O mais interessante dessa história de terror é que beneficiados nunca deixaram de reconhecer que se tratava de um estratagema, de uma compensação, de um aumento de salário disfarçado, sem imposto de renda. O vil mortal não tem uma barbada dessas para usar quando sente a água lhe bater no queixo. Se não cumprir suas obrigações, o judiciário trata de enquadrá-lo. A regra da magistratura é mínima: se é legal, eu quero. Se eu quero, é legal. Quanto juiz dono de casa de alto nível na cidade, na praia e na serra, recebendo auxílio-moradia, mandou despejar miseráveis de prédios públicos abandonados!? E o futuro: se o salário ficar defasado novamente, sempre é possível, voltará o auxílio-moradia com outro nome para não dar na vista ou para que não se fale de eterno retorno do mesmo?
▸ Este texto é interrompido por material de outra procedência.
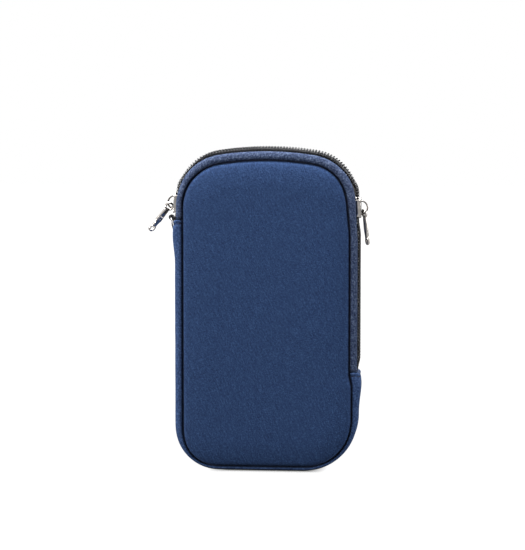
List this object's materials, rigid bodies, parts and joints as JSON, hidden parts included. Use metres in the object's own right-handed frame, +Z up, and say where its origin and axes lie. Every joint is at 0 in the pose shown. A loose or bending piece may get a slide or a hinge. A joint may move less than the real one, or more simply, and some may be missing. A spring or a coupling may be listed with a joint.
{
  "type": "phone sleeve",
  "caption": "Upright padded neoprene sleeve for a phone, opened over its top by a coil zip with sliders that meet, with a small strap ring at its side.",
  "frame": {"origin": "on the flat underside of the lower gusset, below the middle of the sleeve's width", "axes": "+Z up towards the mouth, the front panel faces -Y, +X is the viewer's right from the front, the side of the long zip"},
  "size_m": [0.1102, 0.022, 0.1603],
  "materials": {
    "panel_neoprene": "navy knit-faced neoprene",
    "band_neoprene": "navy knit-faced neoprene, coarser and greyer",
    "zip_tape": "black woven polyester tape",
    "zip_coil": "dark grey nylon monofilament",
    "binding_tape": "black knitted binding",
    "slider_nickel": "nickel-plated zinc casting, tumbled bright",
    "pull_nickel": "nickel-plated zinc casting, polished",
    "loop_webbing": "black narrow webbing",
    "ring_wire": "drawn steel wire"
  },
  "bodies": {
    "sleeve": {"front_panel": "panel_neoprene", "rear_panel": "panel_neoprene", "lower_gusset": "panel_neoprene", "front_zip_band": "band_neoprene", "rear_zip_band": "band_neoprene", "front_zip_tape": "zip_tape", "rear_zip_tape": "zip_tape", "front_zip_coil": "zip_coil", "rear_zip_coil": "zip_coil", "front_seam_binding": "binding_tape", "rear_seam_binding": "binding_tape", "strap_loop": "loop_webbing"},
    "right_slider": {"right_slider_body": "slider_nickel", "right_slider_crown": "slider_nickel"},
    "right_pull": {"right_pull": "pull_nickel"},
    "left_slider": {"left_slider_body": "slider_nickel", "left_slider_crown": "slider_nickel"},
    "left_pull": {"left_pull": "pull_nickel"},
    "strap_ring": {"strap_ring": "ring_wire"}
  },
  "joints": [
    {"name": "right_slider_travel", "type": "slide", "parent": "sleeve", "child": "right_slider", "axis": [0, 0, -1], "range_m": [0, 0.0756], "deforming": ["front_zip_coil", "rear_zip_coil", "front_zip_tape", "rear_zip_tape"]},
    {"name": "left_slider_travel", "type": "hinge", "parent": "sleeve", "child": "left_slider", "pos_m": [-0.0193, 0, 0.1301], "axis": [0, 1, 0], "range_deg": [0, 65]},
    {"name": "right_pull_swing", "type": "hinge", "parent": "right_slider", "child": "right_pull", "pos_m": [0.0463, 0, 0.1302], "axis": [0, -1, 0], "range_deg": [0, 80]},
    {"name": "left_pull_swing", "type": "hinge", "parent": "left_slider", "child": "left_pull", "pos_m": [-0.04621, 0, 0.13228], "axis": [0, 1, 0], "range_deg": [-1, 75]},
    {"name": "strap_ring_swing", "type": "hinge", "parent": "sleeve", "child": "strap_ring", "pos_m": [-0.0478, 0, 0.125], "axis": [0, 1, 0], "range_deg": [-1, 50]}
  ]
}
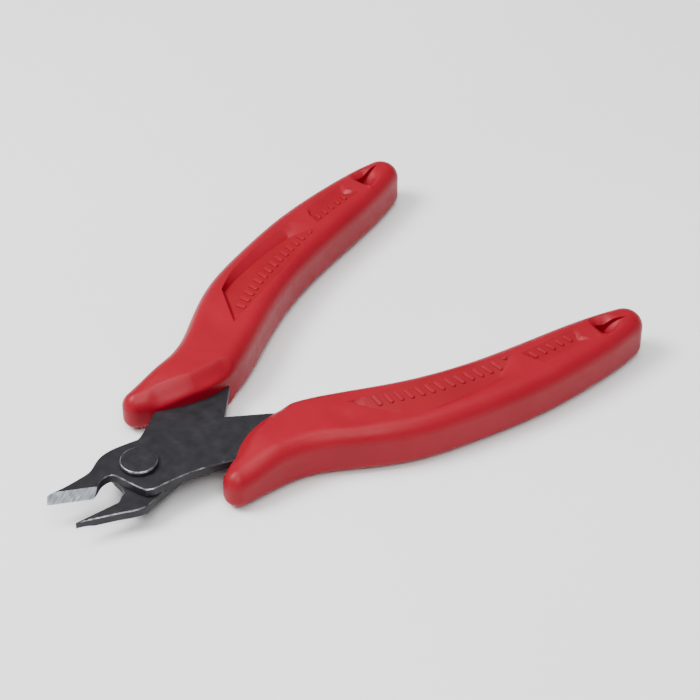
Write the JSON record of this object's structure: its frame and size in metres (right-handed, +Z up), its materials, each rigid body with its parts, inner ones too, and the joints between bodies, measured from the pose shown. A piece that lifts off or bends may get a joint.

Magistrados costumam ser campeões de racionalização. A racionalização é uma adulteração da racionalidade, um argumento que parece lógico e recepcionável não o sendo. Um sofisma. Chega a parecer infantil. Como crianças, batem pé. É correto receber auxílio-moradia quem mora em casa própria? Não, mas nosso salário está desfasado, etc. A subjetividade perpassa as práticas do judiciário. Um ministro do STF pode ficar anos sentado em cima de uma questão do interesse da sua categoria sem que nada o obrigue a mexer-se na cadeira. Não empurra com a barriga. Retém com os glúteos. A imagem não é agradável. Metáfora de mau gosto. Como o auxílio-moradia. O que a plebe pode fazer? Nada.
Sim, pode fazer piada. É só.
Há representantes das corporações togadas e adjacentes inconformados. Queriam o aumento e a manutenção do auxílio-moradia. Consideram que saíram perdendo. Feitas as contas, vão receber um pouco menos. Queriam tudo. Isso não corrompe a ideia que se deve ter de um poder da República? Em 1993, Marie-Noëlle Lienemann, ministra e depois senadora, publicou um livro intitulado “Os canibais do Estado” no qual mostrava como a elite tecnocrática francesa apropriava-se dos melhores postos e dos recursos da nação cobrindo-se de privilégios e de auxílios fantásticos.
O livro era local. O título, universal. Luís Fux mostrou ontem que, como ministro do STF, ele é um excelente representante sindical da sua categoria na suprema corte. Tem tudo para fazer uma carreira política.
Salvo que isso requer votos e alguma capacidade de falar com a plebe.